Chinese businessman donates $10 million to UC Riverside
The Chinese entrepreneur who last week struck a deal with a Riverside RV company to build and export $5 billion worth of RVs to China has announced an agreement to donate $10 million to UC Riverside, the largest gift in school history.
The entrepreneur, Winston Chung, and UC Riverside Chancellor Timothy P. White are expected on Monday to sign an agreement on the gift to the Bourns College of Engineering, which would be completed by year’s end.
Chung is the founder of Winston Global Energy Ltd., which produces batteries for electric and hybrid vehicles. The gift is to fund research related to clean battery power, solar energy and sustainable transportation, according to the university.
“His investment in this university will result in generations of students and faculty sharing their knowledge with local and global communities, and in new materials and new energy sources for an energy-hungry world,” said White in a statement.
A building within the college of engineering will be renamed as Winston Chung Hall, and two professorships and a research center will be established in his name.
The research center, called the Winston Chung Global Energy Center, will focus on “life source rare earth lithium batteries,” a technology invented by Chung, bio-inspired technology and the development of clean energy and energy storage, the university said.

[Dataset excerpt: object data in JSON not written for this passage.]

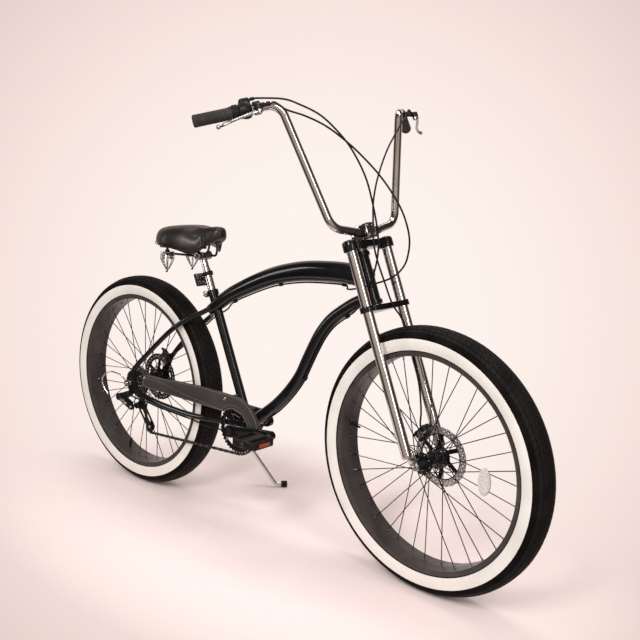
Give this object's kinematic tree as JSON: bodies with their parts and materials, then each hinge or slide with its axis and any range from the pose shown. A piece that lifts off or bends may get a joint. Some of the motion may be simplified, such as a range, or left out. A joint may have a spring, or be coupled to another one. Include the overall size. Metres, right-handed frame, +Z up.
{
  "type": "beach cruiser bicycle",
  "caption": "Upright beach cruiser with double-crown chrome fork, high riser bar, sprung saddle, disc brakes, derailleur gears and side stand.",
  "frame": {"origin": "Bottom centre of the parked bicycle's bounding box, on the ground.", "axes": "+X towards the front wheel, +Y towards the bicycle's left side (the side of the stand), +Z up from the ground."},
  "size_m": [1.8536, 0.8278, 1.2532],
  "materials": {
    "black_paint": "gloss black paint under clear coat",
    "chrome": "polished chrome plate",
    "silver": "polished aluminium",
    "tyre_rubber": "black tread with cream-white sidewall bands",
    "black_rim": "satin black painted rim",
    "black_plastic": "moulded black plastic and rubber",
    "black_leather": "black grained cover over foam",
    "steel": "satin plated steel",
    "grey_guard": "dark grey moulded plastic, half gloss",
    "cable_black": "black cable housing",
    "clear_reflector": "clear prismatic reflector"
  },
  "bodies": {
    "frame": {"head_tube": "black_paint", "top_tube": "black_paint", "down_tube": "black_paint", "seat_tube": "black_paint", "bb_shell": "black_paint", "rear_axle": "silver", "seat_stay_left": "black_paint", "seat_stay_right": "black_paint", "chain_stay_left": "black_paint", "chain_stay_right": "black_paint", "seat_collar": "black_paint", "seat_post": "chrome", "saddle_rails": "chrome", "saddle": "black_leather", "rear_reflector": "black_plastic", "chain": "steel", "chainguard": "grey_guard", "derailleur": "black_plastic", "derailleur_guard": "chrome", "rear_caliper": "black_paint", "stand_bracket": "black_paint", "shift_cable": "cable_black", "rear_brake_cable": "cable_black"},
    "steering": {"crown_lower": "black_paint", "crown_upper": "black_paint", "stem": "chrome", "handlebar": "chrome", "twist_shifter": "black_plastic", "fork_leg_left": "chrome", "fork_leg_right": "chrome", "grip_left": "black_plastic", "grip_right": "black_plastic", "lever_clamp_left": "black_plastic", "lever_clamp_right": "black_plastic", "lever_blade_left": "silver", "lever_blade_right": "silver", "front_axle": "silver", "front_caliper": "black_paint", "front_brake_cable": "cable_black"},
    "front_wheel": {"front_tyre": "tyre_rubber", "front_rim": "black_rim", "front_hub_spokes": "black_paint", "front_rotor": "steel", "wheel_reflector": "clear_reflector"},
    "rear_wheel": {"rear_tyre": "tyre_rubber", "rear_rim": "black_rim", "rear_hub_spokes": "black_paint", "rear_rotor": "steel", "cassette": "steel"},
    "crank": {"chainring": "black_paint", "spindle": "steel", "crank_arm_left": "black_paint", "crank_arm_right": "black_paint"},
    "pedal_left": {"pedal_left": "black_plastic"},
    "pedal_right": {"pedal_right": "black_plastic"},
    "kickstand": {"stand_leg": "chrome", "stand_foot": "black_plastic"}
  },
  "joints": [
    {"name": "steering", "type": "hinge", "parent": "frame", "child": "steering", "pos_m": [0.5357, -0.02407, 0.33497], "axis": [-0.3746, 0.0238, 0.9269], "range_deg": [-52, 58], "deforming": ["shift_cable", "rear_brake_cable"]},
    {"name": "front_wheel_spin", "type": "hinge", "parent": "steering", "child": "front_wheel", "pos_m": [0.57617, -0.02591, 0.35137], "axis": [0.0479, 0.9988, -0.0063], "continuous": true},
    {"name": "rear_wheel_spin", "type": "hinge", "parent": "frame", "child": "rear_wheel", "pos_m": [-0.57578, -0.02365, 0.35133], "axis": [0, 0.9997, -0.0257], "continuous": true},
    {"name": "crank_spin", "type": "hinge", "parent": "frame", "child": "crank", "pos_m": [-0.08078, -0.02501, 0.29835], "axis": [0, 0.9997, -0.0257], "continuous": true},
    {"name": "pedal_left_spin", "type": "hinge", "parent": "crank", "child": "pedal_left", "pos_m": [-0.24715, -0.02561, 0.27498], "axis": [0, 0.9997, -0.0257], "continuous": true},
    {"name": "pedal_right_spin", "type": "hinge", "parent": "crank", "child": "pedal_right", "pos_m": [0.08558, -0.02441, 0.32172], "axis": [0, 0.9997, -0.0257], "continuous": true},
    {"name": "kickstand_fold", "type": "hinge", "parent": "frame", "child": "kickstand", "pos_m": [-0.31578, 0.05714, 0.26423], "axis": [-0.032, 0.8625, 0.505], "range_deg": [0, 98.2]}
  ]
}
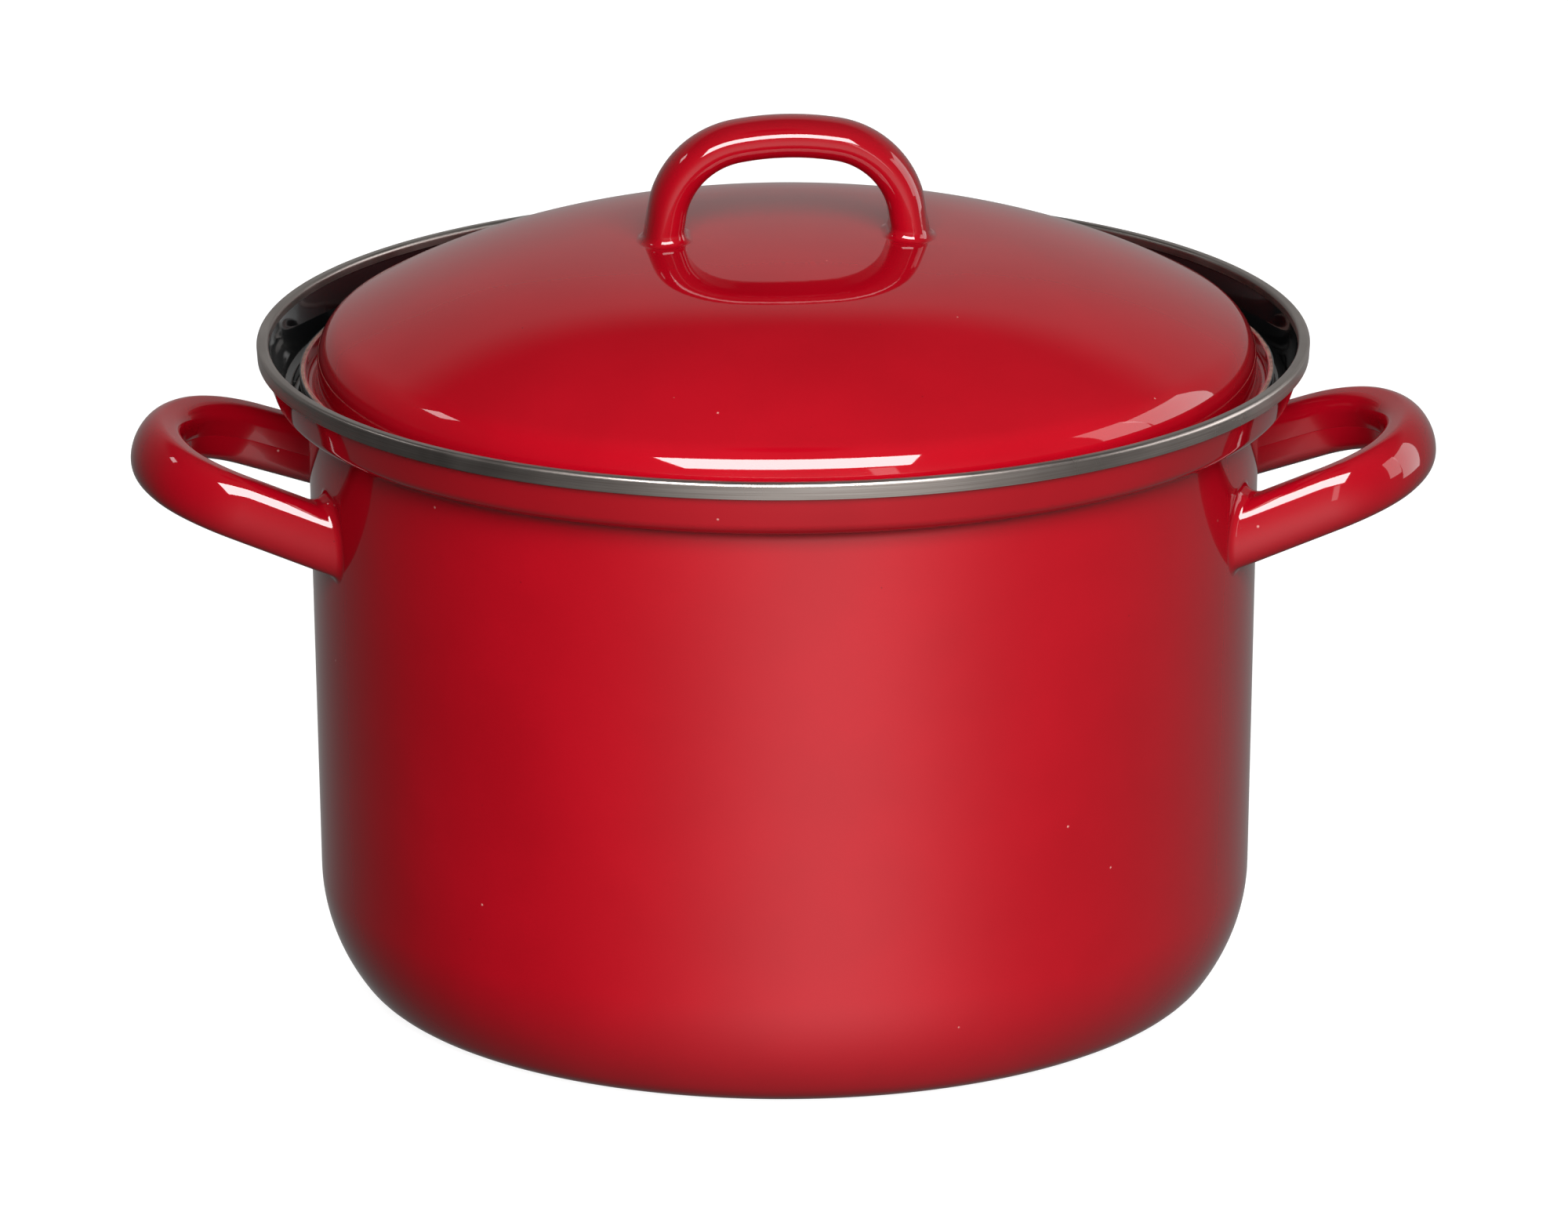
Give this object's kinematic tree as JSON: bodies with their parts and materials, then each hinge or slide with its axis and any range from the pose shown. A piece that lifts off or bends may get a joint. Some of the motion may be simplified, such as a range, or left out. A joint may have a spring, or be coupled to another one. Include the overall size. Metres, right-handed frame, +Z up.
{
  "type": "stock pot",
  "caption": "Red enamelled steel stock pot, black inside, with a steel rim band, looped side handles and a domed lid that lifts off by an arched handle.",
  "frame": {"origin": "middle of the flat base, on the pot's axis, at the height the pot stands on", "axes": "+X along the line through both side handles, towards the right-hand one; +Z up through the lid; +Y away from the viewer"},
  "size_m": [0.322, 0.26, 0.221],
  "materials": {
    "red_enamel": "glossy vitreous enamel",
    "black_enamel": "glossy vitreous enamel",
    "bare_steel": "unpolished sheet, seen only at the cut edge",
    "stainless": "satin"
  },
  "bodies": {
    "pot": {"pot_shell": "bare_steel", "pot_outer_enamel": "red_enamel", "pot_inner_enamel": "black_enamel", "rim_band": "stainless", "side_handle_left": "red_enamel", "side_handle_left_welds": "red_enamel", "side_handle_right": "red_enamel", "side_handle_right_welds": "red_enamel"},
    "lid": {"lid_shell": "bare_steel", "lid_top_enamel": "red_enamel", "lid_under_enamel": "black_enamel", "lid_handle": "red_enamel", "lid_handle_welds": "red_enamel"}
  },
  "joints": [
    {"name": "lid_lift", "type": "slide", "parent": "pot", "child": "lid", "axis": [0, 0, 1], "range_m": [0, 0.08]}
  ]
}
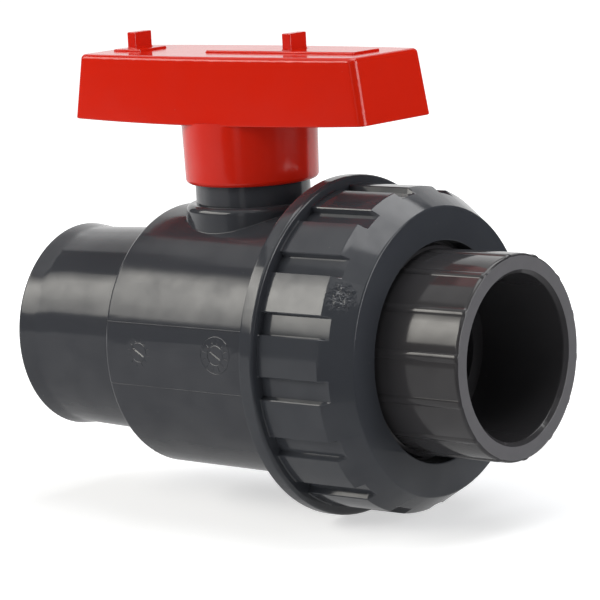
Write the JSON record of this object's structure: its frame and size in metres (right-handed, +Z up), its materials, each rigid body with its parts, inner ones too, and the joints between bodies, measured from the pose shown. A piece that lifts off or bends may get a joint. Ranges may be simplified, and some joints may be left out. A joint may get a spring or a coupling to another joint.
{
  "type": "union ball valve",
  "caption": "In-line plastic ball valve with solvent-weld sockets, a union nut on one side and a quarter-turn lever handle that pulls off as a key.",
  "frame": {"origin": "centre of the inlet socket's pipe stop, on the flow axis", "axes": "+X along the flow from the inlet socket to the union end, +Z up the stem to the handle"},
  "size_m": [0.1729, 0.105, 0.1486],
  "materials": {
    "grey_pvc": "gloss",
    "red_abs": "semi-gloss",
    "white_ptfe": "waxy",
    "black_epdm": "matte"
  },
  "bodies": {
    "housing": {"valve_body": "grey_pvc", "inlet_seat": "white_ptfe", "outlet_seat": "white_ptfe", "inlet_seat_cushion": "black_epdm", "outlet_seat_cushion": "black_epdm", "seat_carrier": "grey_pvc", "carrier_o_ring": "black_epdm", "union_face_o_ring": "black_epdm"},
    "shutter": {"stem": "grey_pvc", "ball": "grey_pvc", "stem_o_ring_lower": "black_epdm", "stem_o_ring_upper": "black_epdm", "stem_thrust_washer": "white_ptfe"},
    "lever": {"handle": "red_abs"},
    "union_tail": {"union_end": "grey_pvc"},
    "nut": {"union_nut": "grey_pvc"}
  },
  "joints": [
    {"name": "quarter_turn", "type": "hinge", "parent": "housing", "child": "shutter", "pos_m": [0.0433, 0, 0], "axis": [0, 0, 1], "range_deg": [-90, 0]},
    {"name": "handle_pull_off", "type": "slide", "parent": "shutter", "child": "lever", "axis": [0, 0, 1], "range_m": [0, 0.035]},
    {"name": "union_part", "type": "slide", "parent": "housing", "child": "union_tail", "axis": [1, 0, 0], "range_m": [0, 0.0136]},
    {"name": "nut_turn", "type": "hinge", "parent": "union_tail", "child": "nut", "pos_m": [0.0433, 0, 0], "axis": [1, 0, 0], "range_deg": [0, 1080]}
  ],
  "couplings": [
    {"joint": "union_part", "follows": "nut_turn", "m_per_rad": 0.0007162}
  ]
}
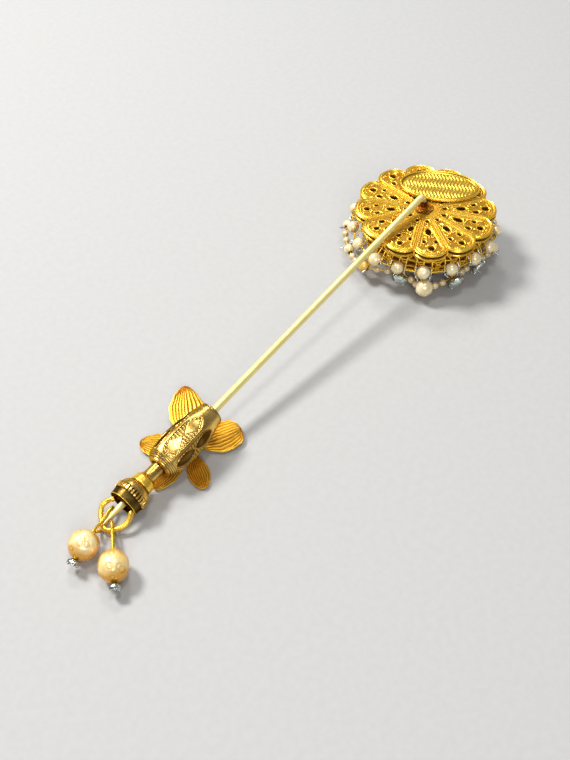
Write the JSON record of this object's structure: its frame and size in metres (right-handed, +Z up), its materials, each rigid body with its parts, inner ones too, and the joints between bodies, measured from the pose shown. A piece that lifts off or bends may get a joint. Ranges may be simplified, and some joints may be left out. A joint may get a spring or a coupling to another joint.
{
  "type": "hat pin",
  "caption": "Straight pin with a round jewelled filigree head and a sprung slide-on clutch with a leaf rosette and two hanging pearl drops.",
  "frame": {"origin": "centre of the footprint of the whole object, on the surface it lies on", "axes": "+X along the pin from its point towards the jewelled head; +Z up, away from the surface, with the back of the head facing up"},
  "size_m": [0.1019, 0.0269, 0.0125],
  "materials": {
    "gold": "bright yellow gilding",
    "old_brass": "aged, engraved",
    "pale_brass": "polished wire",
    "pearl": "pearlised coating",
    "drop_pearl": "champagne pearlised coating, dimpled",
    "silver": "bright plate",
    "stone": "faceted",
    "solder": "dull stain",
    "steel": "plain"
  },
  "bodies": {
    "head": {"pin_shaft": "pale_brass", "solder_fillet": "solder", "oval_plaque": "gold", "back_filigree": "gold", "front_filigree": "gold", "rim_wire": "gold", "tier_wire": "gold", "rim_pearl_01": "pearl", "rim_pearl_02": "pearl", "rim_pearl_03": "pearl", "rim_pearl_04": "pearl", "rim_pearl_05": "pearl", "rim_pearl_06": "pearl", "rim_pearl_07": "pearl", "rim_pearl_08": "pearl", "rim_pearl_09": "pearl", "rim_pearl_10": "pearl", "rim_pearl_11": "pearl", "rim_pearl_12": "pearl", "rim_pearl_13": "pearl", "rim_pearl_14": "pearl", "rim_pearl_15": "pearl", "rim_pearl_16": "pearl", "tip_pearl_01": "pearl", "tip_pearl_02": "pearl", "tip_pearl_03": "pearl", "tip_pearl_04": "pearl", "tip_pearl_05": "pearl", "tip_pearl_06": "pearl", "setting_01": "silver", "setting_02": "silver", "setting_03": "silver", "setting_04": "silver", "setting_05": "silver", "setting_06": "silver", "stone_01": "stone", "stone_02": "stone", "stone_03": "stone", "stone_04": "stone", "stone_05": "stone", "stone_06": "stone", "centre_cup": "gold", "centre_pearl": "pearl"},
    "clutch": {"clutch_barrel": "old_brass", "leaf_rosette": "gold", "rosette_rivet": "gold", "clutch_spring": "steel"},
    "plunger": {"grip_collet": "steel", "plunger_neck": "old_brass", "knurled_bell": "old_brass", "end_loop": "gold"},
    "left_drop": {"left_drop_wire": "gold", "left_drop_pearl": "drop_pearl", "left_drop_setting": "silver", "left_drop_stone": "stone"},
    "right_drop": {"right_drop_wire": "gold", "right_drop_pearl": "drop_pearl", "right_drop_setting": "silver", "right_drop_stone": "stone"}
  },
  "joints": [
    {"name": "clutch_slide", "type": "slide", "parent": "head", "child": "clutch", "axis": [0.9923, 0, 0.1236], "range_m": [-0.025, 0.0005]},
    {"name": "plunger_pull", "type": "slide", "parent": "clutch", "child": "plunger", "axis": [-0.9923, 0, -0.1236], "range_m": [0, 0.0012], "stiffness_N_per_m": 200, "deforming": ["clutch_spring"]},
    {"name": "left_drop_swing", "type": "hinge", "parent": "plunger", "child": "left_drop", "pos_m": [-0.04275, 0.00165, 0.001], "axis": [0.6046, 0.7965, 0], "range_deg": [0, 15]},
    {"name": "right_drop_swing", "type": "hinge", "parent": "plunger", "child": "right_drop", "pos_m": [-0.04247, -0.00019, 0.001], "axis": [-0.6018, 0.7986, 0], "range_deg": [0, 45]}
  ]
}
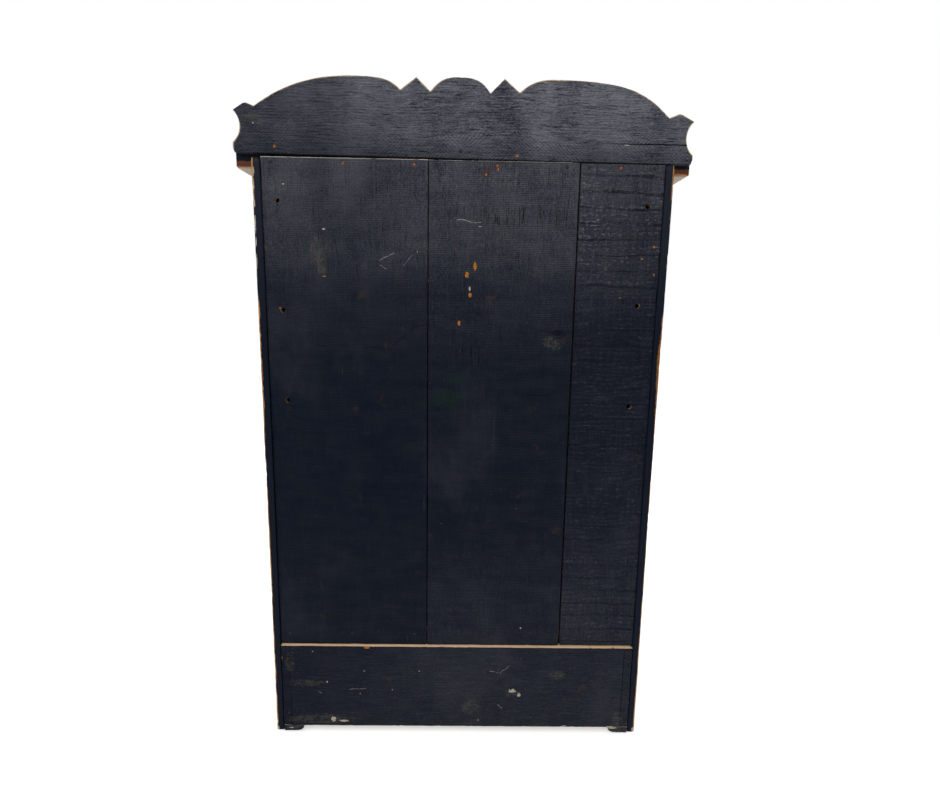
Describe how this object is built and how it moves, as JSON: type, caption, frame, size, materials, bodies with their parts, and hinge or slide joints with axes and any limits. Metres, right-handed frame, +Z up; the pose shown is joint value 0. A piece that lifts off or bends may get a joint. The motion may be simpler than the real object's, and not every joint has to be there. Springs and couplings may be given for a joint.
{
  "type": "miniature wardrobe",
  "caption": "Miniature nailed pine wardrobe with a scalloped crest, a boarded painted back, panelled doors, a drawer and a hanging rail.",
  "frame": {"origin": "on the floor, in the middle of the whole wardrobe's width and depth", "axes": "+Z up, the doors and drawer face -Y, the boarded back faces +Y, +X is the right-hand side as seen from the front"},
  "size_m": [0.3261, 0.174, 0.5103],
  "materials": {
    "painted_pine": "old thin near-black blue paint, worn through at the edges",
    "stained_pine": "reddish-brown stain under worn satin varnish",
    "bare_pine": "bare sawn pine, darkened by age",
    "turned_knob": "dark varnished turned wood",
    "brass": "tarnished",
    "iron": "rusted wire nails"
  },
  "bodies": {
    "case": {"back_apron": "painted_pine", "back_feet": "painted_pine", "back_plank_middle": "painted_pine", "back_plank_narrow": "painted_pine", "back_plank_wide": "painted_pine", "base_board": "bare_pine", "base_nails": "iron", "cornice_board": "stained_pine", "cornice_nails": "iron", "crest_board": "painted_pine", "crest_nails": "iron", "door_stop_strip": "bare_pine", "floor_board": "bare_pine", "frieze_rail": "stained_pine", "front_feet": "stained_pine", "front_plinth": "stained_pine", "hanging_rail": "bare_pine", "hinge_case_screws": "brass", "hinge_left_case_leaves": "brass", "hinge_left_pins": "brass", "hinge_right_case_leaves": "brass", "hinge_right_pins": "brass", "plank_nails": "iron", "rail_sockets": "bare_pine", "side_left": "stained_pine", "side_nails_left": "iron", "side_nails_right": "iron", "side_right": "stained_pine", "turn_button_screw": "brass"},
    "door_left": {"door_left_bottom_rail": "stained_pine", "door_left_hinge_stile": "stained_pine", "door_left_knob": "turned_knob", "door_left_lower_panel": "stained_pine", "door_left_meeting_stile": "stained_pine", "door_left_middle_rail": "stained_pine", "door_left_top_rail": "stained_pine", "door_left_upper_panel": "stained_pine", "hinge_left_door_leaves": "brass", "hinge_left_door_screws": "brass"},
    "door_right": {"door_right_bottom_rail": "stained_pine", "door_right_hinge_stile": "stained_pine", "door_right_knob": "turned_knob", "door_right_lower_panel": "stained_pine", "door_right_meeting_stile": "stained_pine", "door_right_middle_rail": "stained_pine", "door_right_top_rail": "stained_pine", "door_right_upper_panel": "stained_pine", "hinge_right_door_leaves": "brass", "hinge_right_door_screws": "brass"},
    "drawer": {"drawer_back": "bare_pine", "drawer_bottom": "bare_pine", "drawer_front": "stained_pine", "drawer_knobs": "turned_knob", "drawer_nails": "iron", "drawer_side_left": "bare_pine", "drawer_side_right": "bare_pine"},
    "turn_button": {"turn_button": "brass"}
  },
  "joints": [
    {"name": "door_left_hinge", "type": "hinge", "parent": "case", "child": "door_left", "pos_m": [-0.144, -0.0753, 0.263], "axis": [0, 0, -1], "range_deg": [0, 110]},
    {"name": "door_right_hinge", "type": "hinge", "parent": "case", "child": "door_right", "pos_m": [0.144, -0.0753, 0.263], "axis": [0, 0, 1], "range_deg": [0, 110]},
    {"name": "drawer_slide", "type": "slide", "parent": "case", "child": "drawer", "axis": [0, -1, 0], "range_m": [0, 0.11]},
    {"name": "button_turn", "type": "hinge", "parent": "case", "child": "turn_button", "pos_m": [0, -0.0754, 0.442], "axis": [0, 1, 0], "range_deg": [0, 180]}
  ]
}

The partnership is a tremendous opportunity for engineering students and is perfectly aligned with the college’s research initiatives, said Reza Abbaschian, dean of the Bourns College of Engineering. “Mr. Chung has created a clean and efficient energy storage that is an expression of a sustainable future,” he said in a statement.
Chung last year became the majority owner of Riverside-based MVP RV Inc., the same company he invested in last week to build 30,000 diesel-powered RVs to export to China. The company has about 150 employees and expects to hire about 1,200 new workers.
MVP RV hopes to begin soon manufacturing the 10,000 tour-bus style and 20,000 smaller recreational vehicles. They would be exported over the next three to four years.